■ **Written instruction**
Using the records below, copy out exactly the line that contains "Turn this picture" and every line that follows it, up to and including the last, and no others.

Rows from a 3D modeling dataset
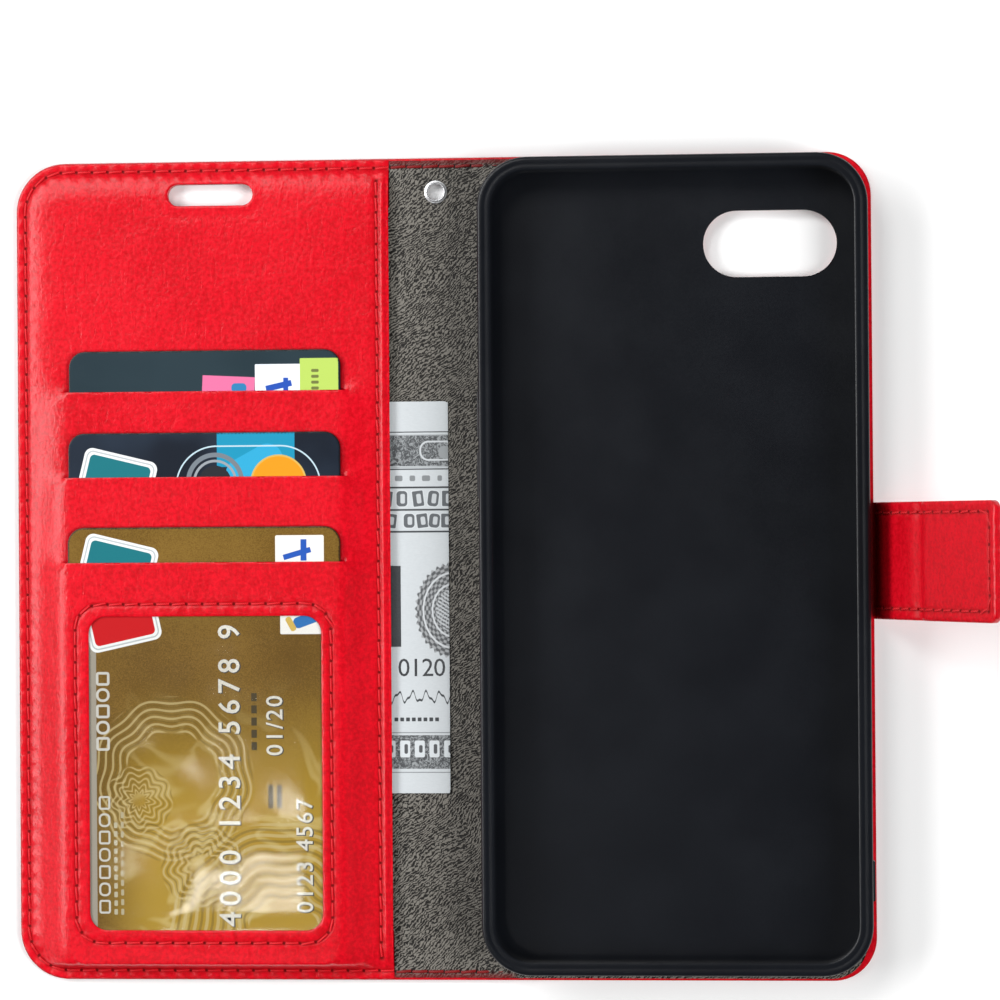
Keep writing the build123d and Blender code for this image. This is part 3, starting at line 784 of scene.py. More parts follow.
def stitch_tree():
    """Stitches along a line's points: a short arch of thread at each, laid along the line."""
    tree = bpy.data.node_groups.new("Stitch row", "GeometryNodeTree")
    tree.interface.new_socket("Geometry", in_out="INPUT", socket_type="NodeSocketGeometry")
    for label, kind, value in (
            ("Length", "NodeSocketFloat", 0.0024), ("Thickness", "NodeSocketFloat", 0.00045),
            ("Rise", "NodeSocketFloat", 0.0003), ("Slant", "NodeSocketFloat", 0.05),
            ("Wander", "NodeSocketFloat", 0.05), ("Seed", "NodeSocketInt", 4),
            ("Thread", "NodeSocketMaterial", None)):
        socket = tree.interface.new_socket(label, in_out="INPUT", socket_type=kind)
        if value is not None:
            socket.default_value = value
    tree.interface.new_socket("Geometry", in_out="OUTPUT", socket_type="NodeSocketGeometry")
    made = {}

    def add(label, kind, settings=None, links=None):
        node = tree.nodes.new(kind)
        for key, value in (settings or {}).items():
            setattr(node, key, value)
        for key, value in (links or {}).items():
            if isinstance(value, tuple) and isinstance(value[0], str):
                tree.links.new(made[value[0]].outputs[value[1]], node.inputs[key])
            else:
                node.inputs[key].default_value = value
        made[label] = node

    def times(label, source, factor):
        add(label, "ShaderNodeMath", {"operation": "MULTIPLY"}, {0: source, 1: factor})

    add("in", "NodeGroupInput")
    times("half", ("in", "Length"), 0.5)
    times("back", ("half", 0), -1.0)
    times("dip", ("in", "Rise"), -0.9)
    times("crown", ("in", "Rise"), 1.2)
    add("start", "ShaderNodeCombineXYZ", {}, {"X": ("back", 0), "Z": ("dip", 0)})
    add("middle", "ShaderNodeCombineXYZ", {}, {"Z": ("crown", 0)})
    add("stop", "ShaderNodeCombineXYZ", {}, {"X": ("half", 0), "Z": ("dip", 0)})
    add("arch", "GeometryNodeCurveQuadraticBezier", {},
        {"Resolution": 6, "Start": ("start", 0), "Middle": ("middle", 0), "End": ("stop", 0)})
    times("radius", ("in", "Thickness"), 0.5)
    add("round", "GeometryNodeCurvePrimitiveCircle", {}, {"Resolution": 7, "Radius": ("radius", 0)})
    add("bead", "GeometryNodeCurveToMesh", {},
        {"Curve": ("arch", 0), "Profile Curve": ("round", 0), "Fill Caps": True})
    add("line", "GeometryNodeMeshToCurve", {}, {"Mesh": ("in", "Geometry")})
    add("tangent", "GeometryNodeInputTangent")
    add("turn", "FunctionNodeAlignRotationToVector", {"axis": "X", "pivot_axis": "Z"},
        {"Vector": ("tangent", 0)})
    times("jitter", ("in", "Wander"), -1.0)
    add("chance", "FunctionNodeRandomValue", {"data_type": "FLOAT"},
        {2: ("jitter", 0), 3: ("in", "Wander"), "Seed": ("in", "Seed")})
    add("sum", "ShaderNodeMath", {"operation": "ADD"}, {0: ("in", "Slant"), 1: ("chance", 1)})
    add("spin", "ShaderNodeCombineXYZ", {}, {"Z": ("sum", 0)})
    add("lean", "FunctionNodeRotateRotation", {"rotation_space": "LOCAL"},
        {"Rotation": ("turn", 0), "Rotate By": ("spin", 0)})
    add("set", "GeometryNodeInstanceOnPoints", {},
        {"Points": ("line", 0), "Instance": ("bead", 0), "Rotation": ("lean", 0)})
    add("real", "GeometryNodeRealizeInstances", {}, {"Geometry": ("set", 0)})
    add("smooth", "GeometryNodeSetShadeSmooth", {}, {0: ("real", 0)})
    add("finish", "GeometryNodeSetMaterial", {}, {"Geometry": ("smooth", 0), "Material": ("in", "Thread")})
    add("out", "NodeGroupOutput")
    tree.links.new(made["finish"].outputs[0], made["out"].inputs[0])
    return tree


STITCHES = stitch_tree()
STITCH_SLANT = 0.06


def sew(name, runs, finish, length=2.45, thickness=0.46, rise=0.22, place=None):
    """One mesh of stitches along several runs of (x, y, z) points, in millimetres."""
    verts, edges = [], []
    for run in runs:
        first = len(verts)
        verts += [tuple(point * MM) for point in np.asarray(run, float)]
        edges += [(first + i, first + i + 1) for i in range(len(run) - 1)]
    mesh = bpy.data.meshes.new(name)
    mesh.from_pydata(verts, edges, [])
    piece = bpy.data.objects.new(name, mesh)
    bpy.context.scene.collection.objects.link(piece)
    modifier = piece.modifiers.new("Stitches", "NODES")
    modifier.node_group = STITCHES
    sizes = {"Length": length * MM, "Thickness": thickness * MM, "Rise": rise * MM, "Slant": STITCH_SLANT,
             "Thread": finish}
    for item in STITCHES.interface.items_tree:
        if item.item_type == "SOCKET" and item.in_out == "INPUT" and item.name in sizes:
            modifier[item.identifier] = sizes[item.name]
    baked(piece)
    if place is not None:
        move_points(piece, place(points_of(piece)))
    return piece


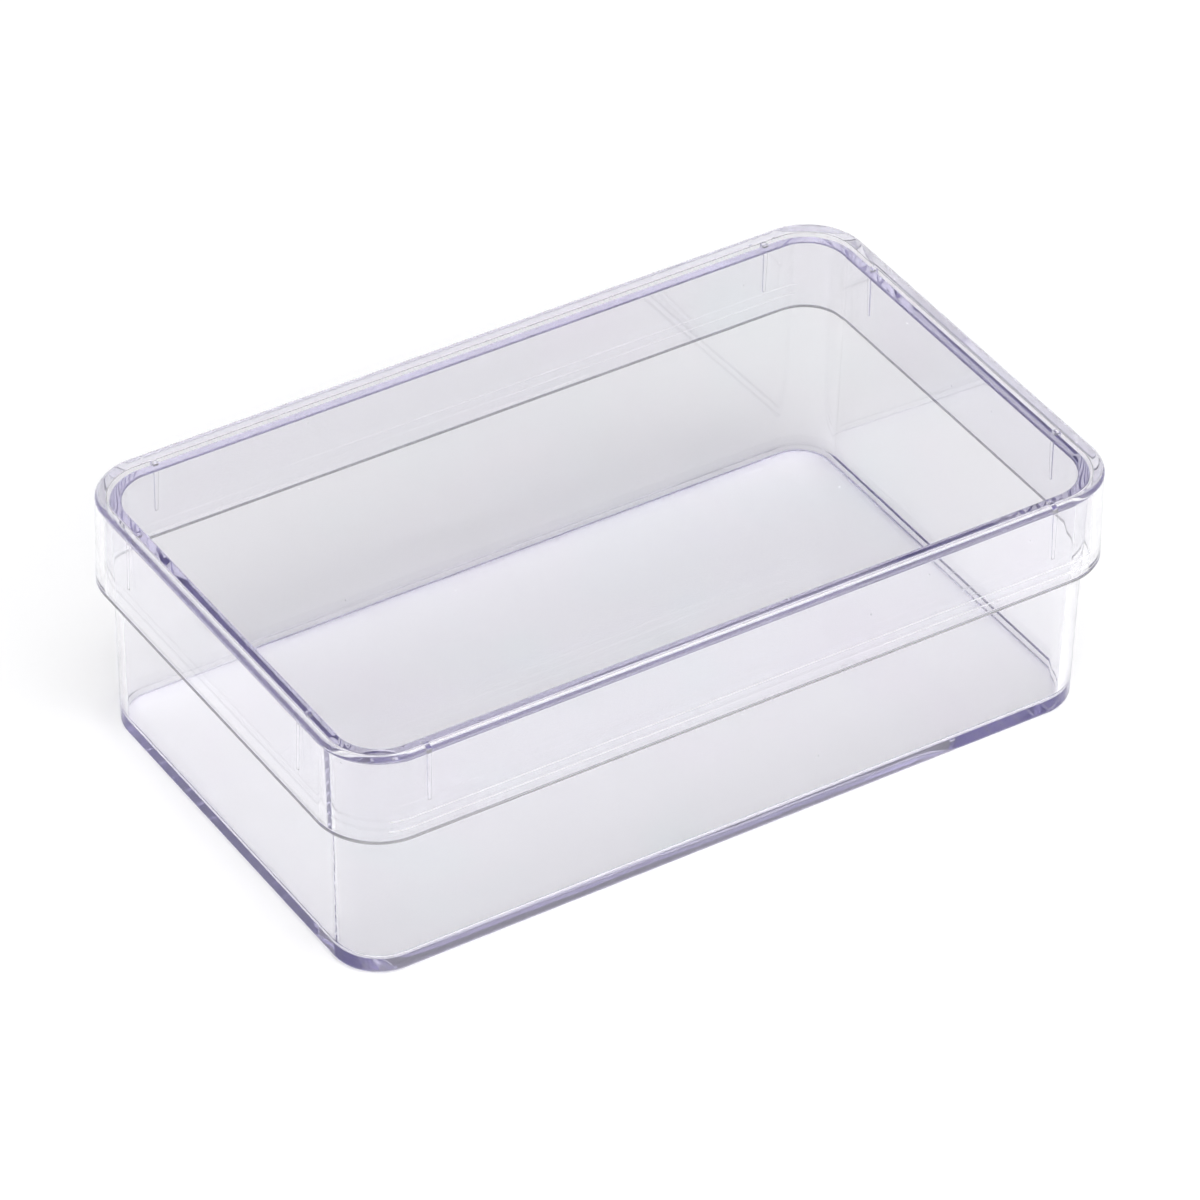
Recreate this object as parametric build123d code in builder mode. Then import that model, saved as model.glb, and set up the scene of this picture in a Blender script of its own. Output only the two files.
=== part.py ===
# Clear moulded storage box with a lift-off lid.
#
# The box is a drafted shell with rounded corners. The lid is a flat plate with a skirt that reaches down
# over the upper third of the box's walls. Eight small tapered ribs inside the skirt centre the lid on the
# box. All sizes are in millimetres. The origin is the centre of the box's underside, X runs along the long
# side, Y to the back and Z up.

from math import atan, degrees
import os

from build123d import *

# Sizes of the box, measured at its rim, where it is widest.
box_length = 97.2
box_width = 57.7
box_height = 30.25
box_corner_radius = 7.1
box_wall = 1.35
box_floor = 1.3
box_draft = 1.15
box_bottom_rounding = 0.75
box_inner_rounding = 1.0
box_rim_rounding = 0.25

# Sizes of the lid.
lid_plate = 1.05
lid_skirt_wall = 1.2
lid_skirt_depth = 10.55
lid_outer_draft = 0.82
lid_inner_draft = 1.0
lid_top_rounding = 0.6
lid_inner_rounding = 0.2
lid_edge_chamfer = 0.15

# How the lid sits on the box: the room between the box's rim and the skirt, the height of the small
# seats that hold the plate off the rim, and how much tighter than a concentric corner the skirt's corner
# is, which leaves more room there.
lid_side_gap = 0.2
lid_seat_height = 0.4
lid_corner_relief = 0.5

# Centring ribs inside the skirt. Their places are measured from the centre lines of the lid. Each one
# has a seat at its root that reaches over the rim and rests on it.
rib_tip_below_rim = 6.2
rib_root_width = 0.6
rib_tip_width = 0.35
rib_clearance = 0.05
rib_seat_reach = 0.6
rib_place_on_long_side = 40.3
rib_place_on_short_side = 18.2

# The lid is made around the box.
cavity_length = box_length + 2 * lid_side_gap
cavity_width = box_width + 2 * lid_side_gap
cavity_corner_radius = box_corner_radius + lid_side_gap - lid_corner_relief
lid_underside = box_height + lid_seat_height
lid_top = lid_underside + lid_plate
skirt_foot = lid_underside - lid_skirt_depth


def hang_block(level, length, width, radius, depth, draft, mode=Mode.ADD):
    """Hang a block with rounded corners down from a level, narrowing by its draft angle."""
    with BuildSketch(Plane.XY.offset(level)) as outline:
        RectangleRounded(length, width, radius)
    extrude(outline.sketch, amount=-depth, taper=draft, mode=mode)


def rib_bars(inner, outer, width):
    """Sketch the eight bars that cross the gap, from inner to outer, both measured outwards from the rim."""
    reach = outer - inner
    long_side_y = box_width / 2 + inner + reach / 2
    short_side_x = box_length / 2 + inner + reach / 2
    with GridLocations(2 * rib_place_on_long_side, 2 * long_side_y, 2, 2):
        Rectangle(width, reach)
    with GridLocations(2 * short_side_x, 2 * rib_place_on_short_side, 2, 2):
        Rectangle(reach, width)


# The box: an outer block that narrows downwards, hollowed from its rim.
with BuildPart() as box:
    hang_block(box_height, box_length, box_width, box_corner_radius, box_height, box_draft)
    hang_block(
        box_height,
        box_length - 2 * box_wall,
        box_width - 2 * box_wall,
        box_corner_radius - box_wall,
        box_height - box_floor,
        box_draft,
        Mode.SUBTRACT,
    )
    # The lowest ring of edges is the foot and the next one up is the inner edge of the floor.
    foot_edges = box.edges().group_by(Axis.Z)[0]
    floor_edges = box.edges().group_by(Axis.Z)[1]
    rim_edges = box.edges().group_by(Axis.Z)[-1]
    fillet(foot_edges, box_bottom_rounding)
    fillet(floor_edges, box_inner_rounding)
    fillet(rim_edges, box_rim_rounding)
box.part.label = "box"


# The lid: a block that widens downwards from its flat top, hollowed from the skirt's foot.
with BuildPart() as lid:
    top_length = cavity_length + 2 * lid_skirt_wall
    top_width = cavity_width + 2 * lid_skirt_wall
    top_radius = cavity_corner_radius + lid_skirt_wall
    hang_block(lid_top, top_length, top_width, top_radius, lid_top - skirt_foot, -lid_outer_draft)
    hang_block(
        lid_underside,
        cavity_length,
        cavity_width,
        cavity_corner_radius,
        lid_skirt_depth,
        -lid_inner_draft,
        Mode.SUBTRACT,
    )
    # From below: the two rings at the skirt's foot, then upwards the ceiling's ring and the top's ring.
    skirt_foot_edges = lid.edges().group_by(Axis.Z)[0]
    ceiling_edges = lid.edges().group_by(Axis.Z)[-2]
    top_edges = lid.edges().group_by(Axis.Z)[-1]
    fillet(top_edges, lid_top_rounding)
    fillet(ceiling_edges, lid_inner_rounding)
    chamfer(skirt_foot_edges, lid_edge_chamfer)

    # Each rib starts inside the plate and inside the skirt's wall, so it grows out of both, and its
    # face stands a small clearance off the box's rim. It narrows evenly to its tip.
    rib_start = lid_underside + lid_plate / 2
    rib_length = rib_start - box_height + rib_tip_below_rim
    rib_draft = degrees(atan((rib_root_width - rib_tip_width) / 2 / rib_length))
    rib_face = rib_clearance
    rib_back = lid_side_gap + lid_skirt_wall / 2
    with BuildSketch(Plane.XY.offset(rib_start)) as rib_roots:
        rib_bars(rib_face, rib_back, rib_root_width)
    extrude(amount=-rib_length, taper=rib_draft)

    # The seats are the deeper tops of the ribs. Their undersides lie on the rim.
    with BuildSketch(Plane.XY.offset(rib_start)) as seat_roots:
        rib_bars(-rib_seat_reach, rib_back, rib_root_width)
    extrude(amount=box_height - rib_start)
lid.part.label = "lid"


os.makedirs("parts", exist_ok=True)
export_step(box.part, "parts/box.step")
export_step(lid.part, "parts/lid.step")
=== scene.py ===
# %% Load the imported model
import math

import bmesh
import bpy
from mathutils import Matrix, Vector


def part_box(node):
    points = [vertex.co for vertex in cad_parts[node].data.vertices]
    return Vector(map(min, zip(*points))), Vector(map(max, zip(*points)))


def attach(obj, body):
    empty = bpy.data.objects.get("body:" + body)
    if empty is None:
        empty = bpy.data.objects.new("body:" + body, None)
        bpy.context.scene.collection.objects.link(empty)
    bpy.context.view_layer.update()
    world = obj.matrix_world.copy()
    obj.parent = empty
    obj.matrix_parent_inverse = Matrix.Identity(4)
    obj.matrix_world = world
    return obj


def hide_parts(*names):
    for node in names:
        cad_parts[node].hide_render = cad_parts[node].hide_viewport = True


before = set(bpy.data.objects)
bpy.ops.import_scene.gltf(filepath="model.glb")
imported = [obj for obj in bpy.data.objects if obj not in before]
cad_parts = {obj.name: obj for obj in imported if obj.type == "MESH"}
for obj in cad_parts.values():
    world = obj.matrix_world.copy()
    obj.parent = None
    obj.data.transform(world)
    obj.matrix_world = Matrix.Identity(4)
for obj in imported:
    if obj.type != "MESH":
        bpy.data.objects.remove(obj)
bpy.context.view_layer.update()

# %% [markdown]
# # A clear storage box with a lift-off lid
# The object is two clear mouldings: a box with drafted walls and rounded corners, and a flat lid whose skirt
# reaches down over the box. Clear plastic shows every surface, inside and out, because light bends at each one.
# So both pieces are modelled again here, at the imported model's sizes but with finer rounded edges, and the packed
# nodes stay behind them for collision. Only the corners differ: the photo's are 0.7 mm tighter than the packed
# ones.

# %% Sizes, in metres
MM = 0.001
box_low, box_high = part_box("box")
lid_low, lid_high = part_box("lid")

rim_level = box_high.z
rim_length = 97.2 * MM
rim_width = 57.7 * MM
box_corner = 6.4 * MM
box_wall = 1.35 * MM
box_draft = math.tan(math.radians(1.15))
floor_thickness = 1.3 * MM

top_level = lid_high.z
skirt_level = lid_low.z
plate_thickness = 1.05 * MM
skirt_wall = 1.2 * MM
side_gap = 0.2 * MM
cavity_corner = 6.1 * MM
outer_flare = math.tan(math.radians(0.82))
inner_flare = math.tan(math.radians(1.0))
print("box", [round(v / MM, 2) for v in box_high - box_low], "lid", [round(v / MM, 2) for v in lid_high - lid_low])

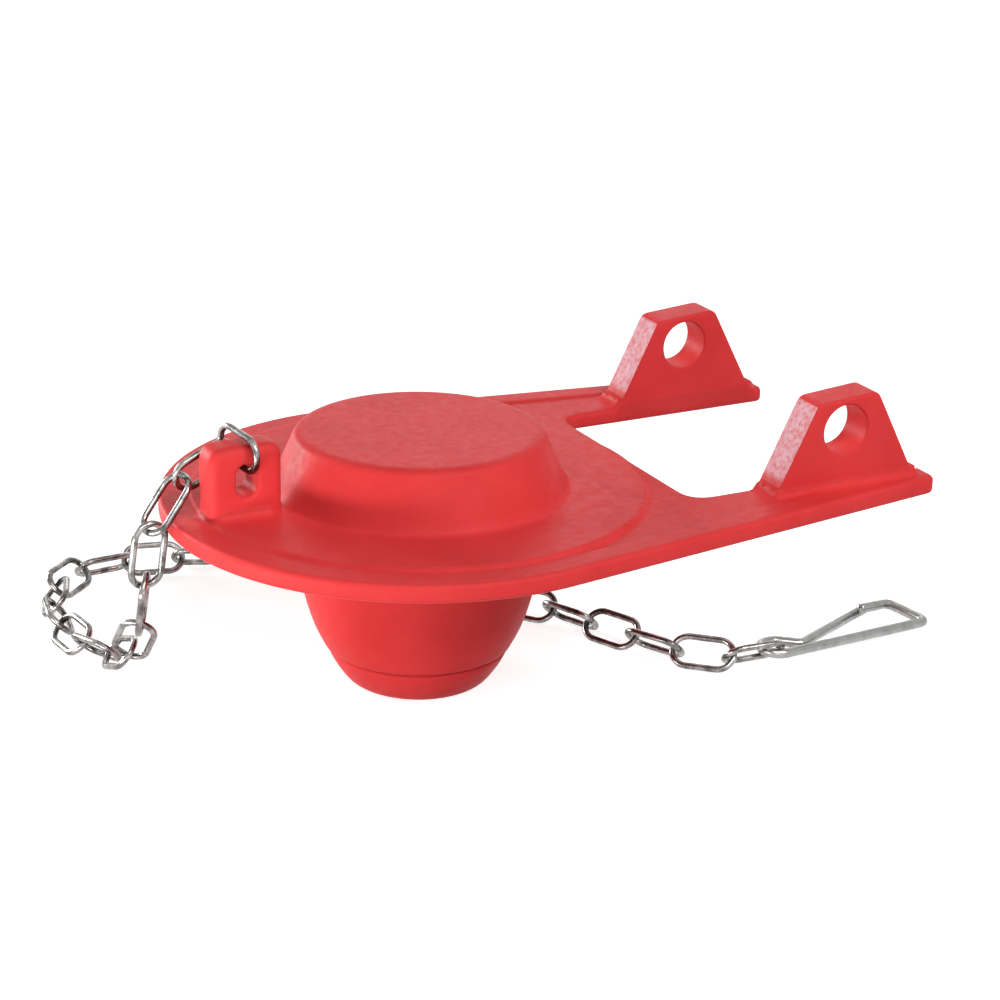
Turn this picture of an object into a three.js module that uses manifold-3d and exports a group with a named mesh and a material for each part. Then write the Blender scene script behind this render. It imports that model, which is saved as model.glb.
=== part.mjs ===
// Toilet flapper: one moulded rubber body (sealing disc, air bulb, dome, two arms with ears, chain tab),
// a loose steel chain and a bent wire clip.
// Units are millimetres, +Z is up. The origin is the middle of the hinge line, midway between the ears.
// +X runs from the hinge line to the bulb and the tab, Y runs along the hinge line.

import * as THREE from 'three';
import { mergeVertices } from 'three/addons/utils/BufferGeometryUtils.js';
import Module from 'manifold-3d';

const wasm = await Module();
wasm.setup();

// Sealing disc and bulb
const HINGE_TO_BULB = 63;      // hinge line to the axis of the disc, dome and bulb
const HINGE_RISE = 9.8;        // hinge line above the top of the disc's rim
const DISC_RADIUS = 42;
const PLATE_THICKNESS = 3.1;
const EDGE_ROUND = 0.45;       // rounding of the plate's edges
const BAND_WIDTH = 4.5;        // rim band along the outside of disc and arms
const WEB_DROP = 0.35;         // web of the arms below the rim band
const BOSS_RISE = 0.6;         // round boss above the rim band
const DOME_BASE_RADIUS = 24;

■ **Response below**
Turn this picture of an object into a three.js module that uses manifold-3d and exports a group with a named mesh and a material for each part. Then write the Blender scene script behind this render. It imports that model, which is saved as model.glb.
=== part.mjs ===
// Toilet flapper: one moulded rubber body (sealing disc, air bulb, dome, two arms with ears, chain tab),
// a loose steel chain and a bent wire clip.
// Units are millimetres, +Z is up. The origin is the middle of the hinge line, midway between the ears.
// +X runs from the hinge line to the bulb and the tab, Y runs along the hinge line.

import * as THREE from 'three';
import { mergeVertices } from 'three/addons/utils/BufferGeometryUtils.js';
import Module from 'manifold-3d';

const wasm = await Module();
wasm.setup();

// Sealing disc and bulb
const HINGE_TO_BULB = 63;      // hinge line to the axis of the disc, dome and bulb
const HINGE_RISE = 9.8;        // hinge line above the top of the disc's rim
const DISC_RADIUS = 42;
const PLATE_THICKNESS = 3.1;
const EDGE_ROUND = 0.45;       // rounding of the plate's edges
const BAND_WIDTH = 4.5;        // rim band along the outside of disc and arms
const WEB_DROP = 0.35;         // web of the arms below the rim band
const BOSS_RISE = 0.6;         // round boss above the rim band
const DOME_BASE_RADIUS = 24;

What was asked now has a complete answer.